The crew responded that the boats were a decade old, and some didn't even open, and were so rotten they were getting holes torn in them just by trying to move them. Nor had they staffed Olympic properly- four extra people to help work the 30 odd extra boats suddenly thrown on board.
They were threatened with lawsuits, jail, fines, mutiny charges. WSL tried to scrounge up non-union men but could only find 60. Passengers started refusing to sail because they knew the crew wasn't experienced. 300 people went ashore and waited in a hotel for a real crew.
WSL began to cave, agreeing to meet with the firemen and test the boats. They were allowed to choose four at random. Out of the four, three were leaking and one had a hole so big it was completely useless. The leaky ones were deemed "still seaworthy" - one was described as having a teaspoons full of water in it after testing. Still, no go.
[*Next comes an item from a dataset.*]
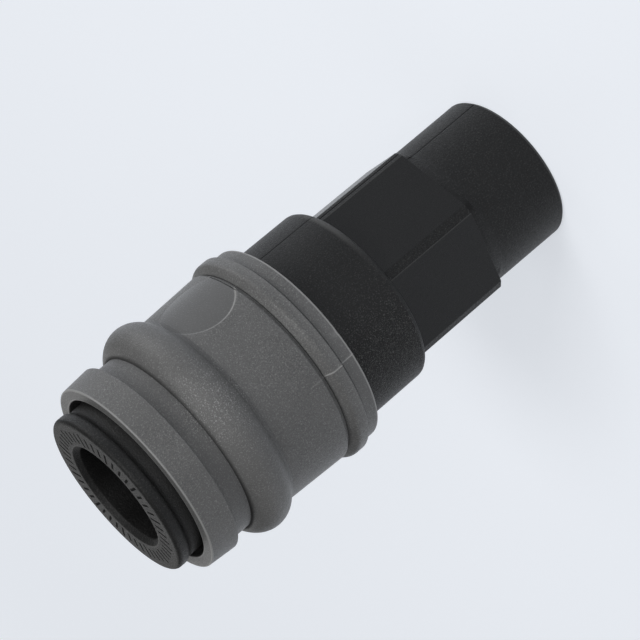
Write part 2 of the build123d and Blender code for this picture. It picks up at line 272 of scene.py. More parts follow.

Olympic sat in the water as passengers began booking other liners. The firemen wanted the non-strikers fired, first class passengers were offering to stoke the ship to Queenstown for a new crew, and the mutiny charges came to fruition when the strikers were all arrested. Their own union spoke against them, the town of Southampton, so traumatized from the Titanic disaster, spoke out against them- they all needed ships to sail, to make money, to support their families, to hold their union together. But the strikers didn't budge, and Olympic - officially- was docked. Her passengers were loaded on to other ships, including rival Cunarders, and sent to their destinations at the companies expense.
Two weeks later, the crew were bought before a court on charges of mutiny and were punished with ... nothing. The court decided it could not actually do anything about them in light of Titanic. The court, it seemed, felt they were justified.
Olympic eventually did sail, with those firemen aboard lead by Fred Barrett - Titanic survivor.
Seems good right? Crew and passengers refusing to sail on substandard, corporate band aids. Crew and passengers against performative safety and wanting actual change after the horror of Titanic.